В один из наших первых приездов сюда мы осматривали вышеупомянутый Спасский монастырь. Потом под палящим солнцем с рюкзаками за плечами пошли в деревню З., расположились для передышки в овраге на опушке леса. Слышим звук машины. С удивлением один из нас выглядывает. «Вот они!» — раздался крик. Из-под куста вынырнул автоматчик, следом за которым милицейский чин: «Ваши документы!» — «Вот это да! — невольно воскликнул Н. — Несколько десятилетий живу в Москве и ни разу милиция не требовала документов.
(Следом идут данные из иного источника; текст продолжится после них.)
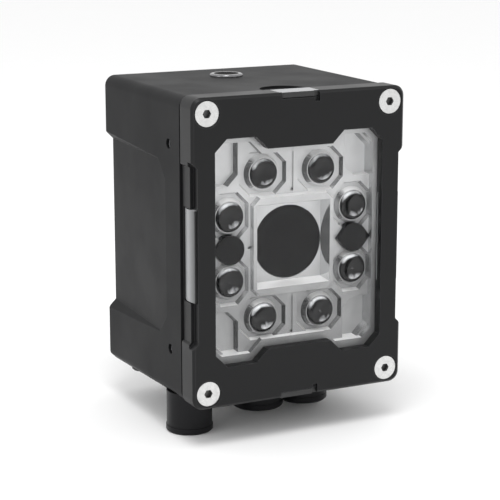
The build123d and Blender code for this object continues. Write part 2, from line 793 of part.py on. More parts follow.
def switch_post_x(side):
    """Place of one of the two bosses that hang from the top to carry the switch."""
    return BUTTON_X + side * (SWITCH_BOARD_W / 2 - SWITCH_POST_R)


def button_bezel():
    """Metal ring around the button, with a sleeve through the top and a floor for the spring."""
    bore_r = BUTTON_R + BUTTON_CLEARANCE
    flange = upright(BUTTON_X, BUTTON_AT, HOUSING_TOP, HOUSING_TOP + BEZEL_H, BEZEL_R)
    flange = fillet(flange.edges().sort_by(Axis.Z)[-1], BEZEL_EDGE)
    bezel = flange + upright(BUTTON_X, BUTTON_AT, SLEEVE_BOTTOM, HOUSING_TOP, SLEEVE_R)
    bezel -= upright(BUTTON_X, BUTTON_AT, SLEEVE_BOTTOM + SLEEVE_FLOOR, HOUSING_TOP + BEZEL_H, bore_r)
    return bezel - upright(BUTTON_X, BUTTON_AT, SLEEVE_BOTTOM, HOUSING_TOP, STEM_R + STEM_CLEARANCE)


def push_button():
    """Round button with a stem that reaches down to the switch."""
    cap = upright(BUTTON_X, BUTTON_AT, BUTTON_BOTTOM, BUTTON_TOP, BUTTON_R)
    cap = fillet(cap.edges().sort_by(Axis.Z)[-1], BUTTON_EDGE)
    return cap + upright(BUTTON_X, BUTTON_AT, STEM_BOTTOM, BUTTON_BOTTOM, STEM_R)


def button_clip():
    """Ring on the stem that keeps the button from coming out."""
    top = SLEEVE_BOTTOM - CLIP_GAP
    ring = upright(BUTTON_X, BUTTON_AT, top - CLIP_T, top, CLIP_R)
    return ring - upright(BUTTON_X, BUTTON_AT, top - CLIP_T, top, STEM_R)


def button_spring():
    """Coil spring between the sleeve's floor and the button."""
    low = SLEEVE_BOTTOM + SLEEVE_FLOOR + SPRING_WIRE / 2 + SPRING_GAP
    height = BUTTON_BOTTOM - SPRING_WIRE / 2 - SPRING_GAP - low
    path = Helix(height / SPRING_TURNS, height, SPRING_R)
    wire = Plane(path @ 0, z_dir=path % 0) * Circle(SPRING_WIRE / 2)
    return Pos(BUTTON_X, BUTTON_AT - BODY_D, low) * sweep(wire, path=path, is_frenet=True)


def button_switch():
    """Small switch with a plunger under the button's stem."""
    align = (Align.CENTER, Align.CENTER, Align.MIN)
    body = Box(SWITCH_SIZE, SWITCH_SIZE, SWITCH_T, align=align)
    body = Pos(BUTTON_X, BUTTON_AT - BODY_D, SWITCH_BOARD_TOP) * body
    return body + upright(BUTTON_X, BUTTON_AT, SWITCH_TOP - PLUNGER_H, SWITCH_TOP, PLUNGER_R)


def switch_board():
    """Small board that hangs from two bosses and carries the switch."""
    board = Box(SWITCH_BOARD_W, SWITCH_BOARD_D, BOARD_T)
    return Pos(BUTTON_X, BUTTON_AT - BODY_D, SWITCH_BOARD_TOP - BOARD_T / 2) * board


def connector_shell(place, radius, drop):
    """Threaded metal shell of a round connector, with a neck through the housing's bottom."""
    x, depth = place
    top = -HOUSING_TOP
    mouth = top - drop
    shell = upright(x, depth, mouth, top, radius)
    shell += upright(x, depth, mouth, mouth + LIP_BAND, radius + LIP_STEP)
    shell = chamfer(shell.edges().filter_by(GeomType.CIRCLE).sort_by(Axis.Z)[0], SHELL_EDGE)
    shell += upright(x, depth, top, top + NECK_RISE, NECK_R)
    shell -= upright(x, depth, mouth, mouth + THREAD_LENGTH, THREAD_R)
    return shell - upright(x, depth, mouth, top + NECK_RISE, NECK_R - NECK_WALL)


def connector_insert(place, drop, insert_sink):
    """Insulating insert that fills the shell behind its socket."""
    x, depth = place
    face = -HOUSING_TOP - drop + insert_sink
    return upright(x, depth, face, NECK_RISE - HOUSING_TOP, NECK_R - NECK_WALL - INSERT_GAP)


def vent_plug():
    """Low round plug over the housing's vent hole, with a slot for a coin or screwdriver."""
    x, depth = VENT_AT
    face = -HOUSING_TOP - VENT_DROP
    plug = upright(x, depth, face, -HOUSING_TOP, VENT_R)
    plug = chamfer(plug.edges().sort_by(Axis.Z)[0], VENT_EDGE)
    plug += upright(x, depth, -HOUSING_TOP, VENT_STEM - HOUSING_TOP, VENT_STEM_R)
    slot = Pos(x, depth - BODY_D, face) * Box(2 * VENT_R, VENT_SLOT, VENT_SLOT)
    return plug - slot


def contact_places(place, count):
    """Places of a connector's contacts, evenly spaced on a circle."""
    x, depth = place
    circle = THREAD_R * CONTACT_CIRCLE
    turn = 2 * math.pi / count
    return [
        (x + circle * math.sin(i * turn), depth + circle * math.cos(i * turn)) for i in range(count)
    ]


def holed_insert(place, drop, insert_sink, count):
    """Insert with a round hole for each contact of the mating plug."""
    insert = connector_insert(place, drop, insert_sink)
    face = -HOUSING_TOP - drop + insert_sink
    for x, depth in contact_places(place, count):
        insert -= upright(x, depth, face, face + PIN_H, CONTACT_R)
    return insert


def power_pins():
    """Contact pins that stand out of the power connector's insert."""
    face = -HOUSING_TOP - POWER_DROP + POWER_INSERT_SINK
    return [
        upright(x, depth, face - PIN_H, face, PIN_R)
        for x, depth in contact_places(POWER_AT, POWER_PINS)
    ]


def build():
    """Every piece of the reader, by node name."""
    parts = {
        "main_housing": main_housing(),
        "front_cover": front_cover(),
        "housing_gasket": housing_gasket(),
        "window_seal": window_seal(),
        "front_window": front_window(),
        "reflector_plate": reflector_plate(),
        "led_board": led_board(),
        "aimer_window_left": aimer_window(-1),
        "aimer_window_right": aimer_window(1),
        "light_bar_left": side_light_bar(-1),
        "light_bar_right": side_light_bar(1),
        "light_bar_top": cap_light_bar(1),
        "light_bar_bottom": cap_light_bar(-1),
        "port_window": port_window(),
        "lens_barrel": lens_barrel(),
        "front_lens": camera_lens(BARREL_FRONT + BARREL_LENGTH / 4),
        "rear_lens": camera_lens(BARREL_FRONT + BARREL_LENGTH * 3 / 4),
        "image_sensor": image_sensor(),
        "camera_board": camera_board(),
        "board_posts": board_posts(),
        "main_board": main_board(),
        "processor_chip": processor_chip(),
        "button_bezel": button_bezel(),
        "push_button": push_button(),
        "button_clip": button_clip(),
        "button_spring": button_spring(),
        "button_switch": button_switch(),
        "switch_board": switch_board(),
        "power_shell": connector_shell(POWER_AT, POWER_R, POWER_DROP),
        "power_insert": connector_insert(POWER_AT, POWER_DROP, POWER_INSERT_SINK),
        "power_pins": power_pins(),
        "network_shell": connector_shell(NETWORK_AT, NETWORK_R, NETWORK_DROP),
        "network_insert": holed_insert(NETWORK_AT, NETWORK_DROP, SOCKET_INSERT_SINK, NETWORK_CONTACTS),
        "light_shell": connector_shell(LIGHT_AT, LIGHT_R, LIGHT_DROP),
        "vent_plug": vent_plug(),
        "light_insert": holed_insert(LIGHT_AT, LIGHT_DROP, SOCKET_INSERT_SINK, LIGHT_CONTACTS),
    }
    for number, (x, z) in enumerate(lamp_places(), 1):
        parts[f"lamp_lens_{number}"] = lamp_lens(x, z)
        parts[f"lamp_{number}"] = lamp(x, z)
    for number, (x, z) in enumerate(all_quarters(SCREW_X, SCREW_Z), 1):
        parts[f"front_screw_{number}"] = front_screw(x, z)
    return parts


def main():
    """Writes one file for each piece."""
    os.makedirs("parts", exist_ok=True)
    for name, shape in build().items():
        solids = shape if isinstance(shape, list) else shape.solids()
        export_step(Compound(children=list(solids)), f"parts/{name}.step")


main()
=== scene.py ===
"""Looks of a fixed-mount code reader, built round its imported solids. Lengths are in metres."""

import json
import math

import bpy
from bpy.props import FloatProperty, FloatVectorProperty, IntProperty, PointerProperty
from mathutils import Matrix, Vector


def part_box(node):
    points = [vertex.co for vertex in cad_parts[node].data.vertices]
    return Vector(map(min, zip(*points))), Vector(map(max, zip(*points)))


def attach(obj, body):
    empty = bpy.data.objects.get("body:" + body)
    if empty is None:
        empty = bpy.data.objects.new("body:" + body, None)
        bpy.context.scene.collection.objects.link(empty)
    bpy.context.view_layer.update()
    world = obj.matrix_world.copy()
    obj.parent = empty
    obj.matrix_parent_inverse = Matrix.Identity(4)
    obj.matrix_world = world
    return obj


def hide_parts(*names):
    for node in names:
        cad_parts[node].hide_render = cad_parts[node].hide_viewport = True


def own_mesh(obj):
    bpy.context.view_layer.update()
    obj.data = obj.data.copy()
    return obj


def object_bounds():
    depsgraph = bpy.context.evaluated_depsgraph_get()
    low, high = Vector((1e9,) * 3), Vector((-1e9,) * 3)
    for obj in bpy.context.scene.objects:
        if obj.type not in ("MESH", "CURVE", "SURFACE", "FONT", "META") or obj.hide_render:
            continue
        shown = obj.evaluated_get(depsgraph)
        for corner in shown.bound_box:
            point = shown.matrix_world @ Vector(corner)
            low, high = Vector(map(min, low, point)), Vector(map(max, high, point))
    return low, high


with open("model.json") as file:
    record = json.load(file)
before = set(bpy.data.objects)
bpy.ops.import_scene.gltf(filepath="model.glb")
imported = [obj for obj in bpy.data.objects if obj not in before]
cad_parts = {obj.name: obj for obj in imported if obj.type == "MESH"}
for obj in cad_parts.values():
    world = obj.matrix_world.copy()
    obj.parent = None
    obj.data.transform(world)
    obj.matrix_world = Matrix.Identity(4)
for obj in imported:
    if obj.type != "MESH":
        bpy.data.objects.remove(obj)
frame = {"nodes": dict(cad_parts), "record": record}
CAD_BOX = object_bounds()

bl_info = {
    "name": "Code reader looks",
    "version": (1, 0, 0),
    "blender": (4, 5, 0),
    "location": "3D View > Sidebar > Reader",
    "description": "Finishes and small pieces of a fixed-mount code reader",
    "category": "Object",
}

MOUNTS = {mount["name"]: mount for mount in frame["record"]["mounts"]}
MM = 0.001
UP = Vector((0, 0, 1))
LEFT = Vector((-1, 0, 0))
FRONT = Vector((0, -1, 0))

# Threads and contact sleeves, as shares of the pitch and of the wall
RIDGE_HEIGHT = 0.32
RIDGE_WIDTH = 1 / 2.1
SLEEVE_RIM = 1 / 3

# Link between the boards, as shares of the gap, of the pitch and of the socket's height
SOCKET_HEIGHT = 0.6
PLUG_HEIGHT = 0.18
PIN_LENGTH = 0.75
PIN_WIDTH = 0.3
PIT_WALL = 0.28
PIT_DEPTH = 0.7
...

А здесь ..», — развёл он руками. Оказывается, бдительная староста той деревни, где мы осматривали заброшенный монастырь, поспешила сообщить в милицию о подозрительных людях. Не надо обольщаться — полностью «глухих и медвежьих» деревень нет. Почти у всех, живущих в них, есть родственники, имеются телефоны — так что «выйти из мира» очень проблематично.
На трапезе читали сборник поучений убиенного о. Даниила Сысоева «Уроки святости». Вот две цитаты из этой книги: «Всегда нужно уметь останавливаться и анализировать, что мы сделали. А мы часто суетимся и работаем без остановки, что в конечном итоге не приносит пользы ни нашей работе, ни нам самим». И: «Христиане не могут быть терпимыми. Тот, кто прозрел, никогда не разделит точку зрения слепца и не скажет: «У тебя свое право на оценку реальности, а у меня свое». Он скажет: «Я прав, а ты нет, так как я зрячий, а ты нет».